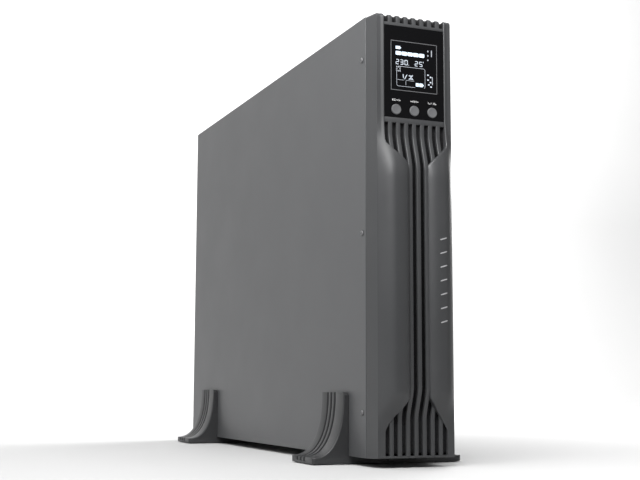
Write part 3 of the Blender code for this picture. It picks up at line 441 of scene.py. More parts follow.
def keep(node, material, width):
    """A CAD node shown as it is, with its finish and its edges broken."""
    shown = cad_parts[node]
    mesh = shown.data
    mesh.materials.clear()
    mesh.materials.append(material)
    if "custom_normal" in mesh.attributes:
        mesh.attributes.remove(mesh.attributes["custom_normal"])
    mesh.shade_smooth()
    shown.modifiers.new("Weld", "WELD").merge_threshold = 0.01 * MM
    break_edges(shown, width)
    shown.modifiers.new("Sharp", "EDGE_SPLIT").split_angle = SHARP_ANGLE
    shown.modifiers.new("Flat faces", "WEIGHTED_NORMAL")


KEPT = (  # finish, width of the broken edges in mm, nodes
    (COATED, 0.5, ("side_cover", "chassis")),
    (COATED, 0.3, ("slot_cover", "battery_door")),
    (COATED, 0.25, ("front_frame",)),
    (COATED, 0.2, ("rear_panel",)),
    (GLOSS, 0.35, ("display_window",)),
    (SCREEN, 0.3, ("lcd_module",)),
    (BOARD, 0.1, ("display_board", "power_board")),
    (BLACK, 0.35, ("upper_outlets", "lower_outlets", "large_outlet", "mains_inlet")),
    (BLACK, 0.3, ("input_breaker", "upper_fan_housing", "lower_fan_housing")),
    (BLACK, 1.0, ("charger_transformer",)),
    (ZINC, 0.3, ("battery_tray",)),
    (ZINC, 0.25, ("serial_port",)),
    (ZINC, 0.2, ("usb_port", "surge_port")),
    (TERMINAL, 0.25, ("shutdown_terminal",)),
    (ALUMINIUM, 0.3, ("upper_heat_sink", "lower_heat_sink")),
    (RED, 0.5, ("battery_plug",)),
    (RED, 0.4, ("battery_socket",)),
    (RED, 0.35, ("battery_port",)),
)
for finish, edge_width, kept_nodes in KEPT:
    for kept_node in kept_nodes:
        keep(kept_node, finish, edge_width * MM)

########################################

THE PROBLEM: From the listing above, extract every line exactly as it stands.

THE REPLY:
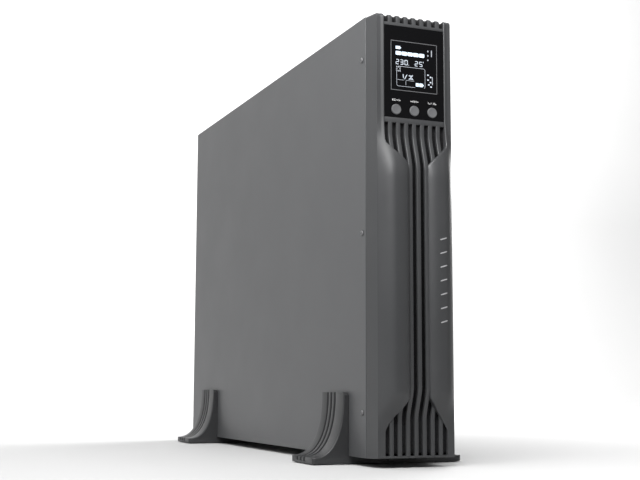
Write part 3 of the Blender code for this picture. It picks up at line 441 of scene.py. More parts follow.
def keep(node, material, width):
    """A CAD node shown as it is, with its finish and its edges broken."""
    shown = cad_parts[node]
    mesh = shown.data
    mesh.materials.clear()
    mesh.materials.append(material)
    if "custom_normal" in mesh.attributes:
        mesh.attributes.remove(mesh.attributes["custom_normal"])
    mesh.shade_smooth()
    shown.modifiers.new("Weld", "WELD").merge_threshold = 0.01 * MM
    break_edges(shown, width)
    shown.modifiers.new("Sharp", "EDGE_SPLIT").split_angle = SHARP_ANGLE
    shown.modifiers.new("Flat faces", "WEIGHTED_NORMAL")


KEPT = (  # finish, width of the broken edges in mm, nodes
    (COATED, 0.5, ("side_cover", "chassis")),
    (COATED, 0.3, ("slot_cover", "battery_door")),
    (COATED, 0.25, ("front_frame",)),
    (COATED, 0.2, ("rear_panel",)),
    (GLOSS, 0.35, ("display_window",)),
    (SCREEN, 0.3, ("lcd_module",)),
    (BOARD, 0.1, ("display_board", "power_board")),
    (BLACK, 0.35, ("upper_outlets", "lower_outlets", "large_outlet", "mains_inlet")),
    (BLACK, 0.3, ("input_breaker", "upper_fan_housing", "lower_fan_housing")),
    (BLACK, 1.0, ("charger_transformer",)),
    (ZINC, 0.3, ("battery_tray",)),
    (ZINC, 0.25, ("serial_port",)),
    (ZINC, 0.2, ("usb_port", "surge_port")),
    (TERMINAL, 0.25, ("shutdown_terminal",)),
    (ALUMINIUM, 0.3, ("upper_heat_sink", "lower_heat_sink")),
    (RED, 0.5, ("battery_plug",)),
    (RED, 0.4, ("battery_socket",)),
    (RED, 0.35, ("battery_port",)),
)
for finish, edge_width, kept_nodes in KEPT:
    for kept_node in kept_nodes:
        keep(kept_node, finish, edge_width * MM)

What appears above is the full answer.